◆ Your goal:
In the listing below, find the line holding "Recreate this object" and the line holding "down to pegs.". Write out those two lines and all lines between, exactly, and nothing more.

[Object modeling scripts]
>> BEGIN

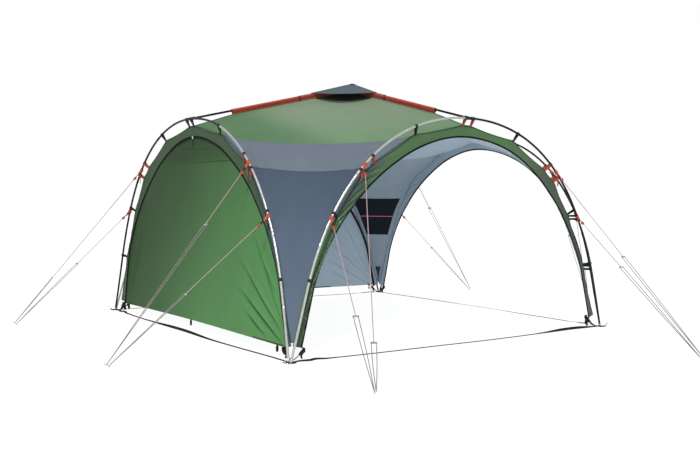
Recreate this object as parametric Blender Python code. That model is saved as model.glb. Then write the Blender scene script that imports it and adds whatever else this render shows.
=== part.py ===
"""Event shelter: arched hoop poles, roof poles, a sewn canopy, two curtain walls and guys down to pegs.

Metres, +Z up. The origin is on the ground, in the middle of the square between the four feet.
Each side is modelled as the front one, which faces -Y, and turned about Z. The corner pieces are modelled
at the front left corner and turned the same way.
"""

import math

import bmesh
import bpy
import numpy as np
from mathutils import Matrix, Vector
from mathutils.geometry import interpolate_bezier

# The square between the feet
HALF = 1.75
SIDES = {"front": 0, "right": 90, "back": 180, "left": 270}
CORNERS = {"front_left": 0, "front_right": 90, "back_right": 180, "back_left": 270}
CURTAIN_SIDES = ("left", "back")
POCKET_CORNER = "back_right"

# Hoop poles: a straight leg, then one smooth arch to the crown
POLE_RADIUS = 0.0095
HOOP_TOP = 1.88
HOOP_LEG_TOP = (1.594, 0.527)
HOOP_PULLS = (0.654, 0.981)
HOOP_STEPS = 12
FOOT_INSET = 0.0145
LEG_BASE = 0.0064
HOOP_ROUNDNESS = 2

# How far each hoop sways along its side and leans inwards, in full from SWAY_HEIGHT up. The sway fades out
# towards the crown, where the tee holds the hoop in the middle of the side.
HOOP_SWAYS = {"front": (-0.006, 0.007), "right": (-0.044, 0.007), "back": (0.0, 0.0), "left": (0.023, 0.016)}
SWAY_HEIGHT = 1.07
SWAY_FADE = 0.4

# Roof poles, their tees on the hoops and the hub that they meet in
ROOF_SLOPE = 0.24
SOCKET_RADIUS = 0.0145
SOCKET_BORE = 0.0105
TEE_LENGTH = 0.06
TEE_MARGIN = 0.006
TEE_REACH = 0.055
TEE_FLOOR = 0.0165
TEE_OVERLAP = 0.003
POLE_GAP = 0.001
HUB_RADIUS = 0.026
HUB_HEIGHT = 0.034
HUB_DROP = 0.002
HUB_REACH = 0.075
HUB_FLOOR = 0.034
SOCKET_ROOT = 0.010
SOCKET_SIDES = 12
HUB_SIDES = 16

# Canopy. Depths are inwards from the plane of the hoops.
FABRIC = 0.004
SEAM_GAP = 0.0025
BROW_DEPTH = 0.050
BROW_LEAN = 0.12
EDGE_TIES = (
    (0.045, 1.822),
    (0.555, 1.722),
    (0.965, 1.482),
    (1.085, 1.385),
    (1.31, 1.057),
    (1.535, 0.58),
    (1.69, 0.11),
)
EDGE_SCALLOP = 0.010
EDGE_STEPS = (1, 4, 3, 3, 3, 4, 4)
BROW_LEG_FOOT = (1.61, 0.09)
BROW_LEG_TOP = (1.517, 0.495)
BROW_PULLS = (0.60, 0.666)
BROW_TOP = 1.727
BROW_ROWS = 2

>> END
>> BEGIN

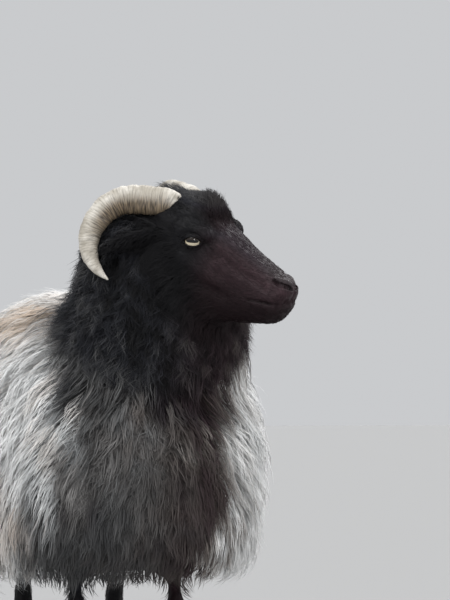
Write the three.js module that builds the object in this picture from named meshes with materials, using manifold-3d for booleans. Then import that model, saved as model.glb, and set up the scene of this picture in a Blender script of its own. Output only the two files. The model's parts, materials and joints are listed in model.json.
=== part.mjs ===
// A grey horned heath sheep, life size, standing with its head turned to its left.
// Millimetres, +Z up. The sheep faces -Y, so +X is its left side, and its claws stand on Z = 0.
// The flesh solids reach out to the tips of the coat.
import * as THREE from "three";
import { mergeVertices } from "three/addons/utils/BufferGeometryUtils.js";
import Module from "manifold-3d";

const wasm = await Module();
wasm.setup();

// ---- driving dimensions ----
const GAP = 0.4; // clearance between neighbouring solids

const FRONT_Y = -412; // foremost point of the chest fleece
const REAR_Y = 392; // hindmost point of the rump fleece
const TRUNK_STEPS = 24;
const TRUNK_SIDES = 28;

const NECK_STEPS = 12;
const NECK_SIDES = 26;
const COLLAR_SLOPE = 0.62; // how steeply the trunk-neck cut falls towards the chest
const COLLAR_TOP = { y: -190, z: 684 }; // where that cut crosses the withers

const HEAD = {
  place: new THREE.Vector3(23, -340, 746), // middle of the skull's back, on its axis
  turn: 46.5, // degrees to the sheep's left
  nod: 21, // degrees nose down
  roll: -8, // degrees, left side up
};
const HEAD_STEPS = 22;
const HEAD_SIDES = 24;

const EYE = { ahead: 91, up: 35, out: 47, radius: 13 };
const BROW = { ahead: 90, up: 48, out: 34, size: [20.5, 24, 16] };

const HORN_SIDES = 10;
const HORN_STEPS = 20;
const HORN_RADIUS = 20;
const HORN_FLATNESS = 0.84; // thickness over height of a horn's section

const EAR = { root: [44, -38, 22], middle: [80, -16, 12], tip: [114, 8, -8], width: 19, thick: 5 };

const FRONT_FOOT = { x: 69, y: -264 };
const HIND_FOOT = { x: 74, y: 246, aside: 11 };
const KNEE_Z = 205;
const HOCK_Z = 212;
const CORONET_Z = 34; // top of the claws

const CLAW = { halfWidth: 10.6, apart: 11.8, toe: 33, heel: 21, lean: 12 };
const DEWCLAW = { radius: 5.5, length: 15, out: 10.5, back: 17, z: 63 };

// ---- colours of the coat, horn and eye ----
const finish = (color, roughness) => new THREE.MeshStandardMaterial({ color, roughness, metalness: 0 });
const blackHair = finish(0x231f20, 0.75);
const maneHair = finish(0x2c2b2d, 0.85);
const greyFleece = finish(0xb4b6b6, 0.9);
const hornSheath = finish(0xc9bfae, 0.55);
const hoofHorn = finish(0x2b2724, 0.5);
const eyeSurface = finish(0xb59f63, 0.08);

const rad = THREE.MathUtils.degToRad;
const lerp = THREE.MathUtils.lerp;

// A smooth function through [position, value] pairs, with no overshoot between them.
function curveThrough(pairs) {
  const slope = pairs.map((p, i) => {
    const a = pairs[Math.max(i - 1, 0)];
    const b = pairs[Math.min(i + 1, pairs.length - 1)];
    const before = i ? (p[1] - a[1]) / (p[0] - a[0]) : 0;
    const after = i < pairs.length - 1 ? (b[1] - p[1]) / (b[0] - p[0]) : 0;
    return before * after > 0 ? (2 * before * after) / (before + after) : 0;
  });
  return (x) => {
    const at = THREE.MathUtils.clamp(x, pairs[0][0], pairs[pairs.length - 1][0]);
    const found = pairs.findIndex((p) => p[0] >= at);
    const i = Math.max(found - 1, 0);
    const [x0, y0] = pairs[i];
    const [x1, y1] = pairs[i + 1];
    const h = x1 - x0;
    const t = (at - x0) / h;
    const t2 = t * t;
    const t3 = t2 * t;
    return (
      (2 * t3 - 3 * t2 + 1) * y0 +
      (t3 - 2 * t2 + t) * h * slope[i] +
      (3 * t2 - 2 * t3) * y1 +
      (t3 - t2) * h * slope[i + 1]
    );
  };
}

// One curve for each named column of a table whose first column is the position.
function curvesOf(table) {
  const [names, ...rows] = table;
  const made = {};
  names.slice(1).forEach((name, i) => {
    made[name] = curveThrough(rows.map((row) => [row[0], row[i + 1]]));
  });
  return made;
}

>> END

◆ Worked answer:
Recreate this object as parametric Blender Python code. That model is saved as model.glb. Then write the Blender scene script that imports it and adds whatever else this render shows.
=== part.py ===
"""Event shelter: arched hoop poles, roof poles, a sewn canopy, two curtain walls and guys down to pegs.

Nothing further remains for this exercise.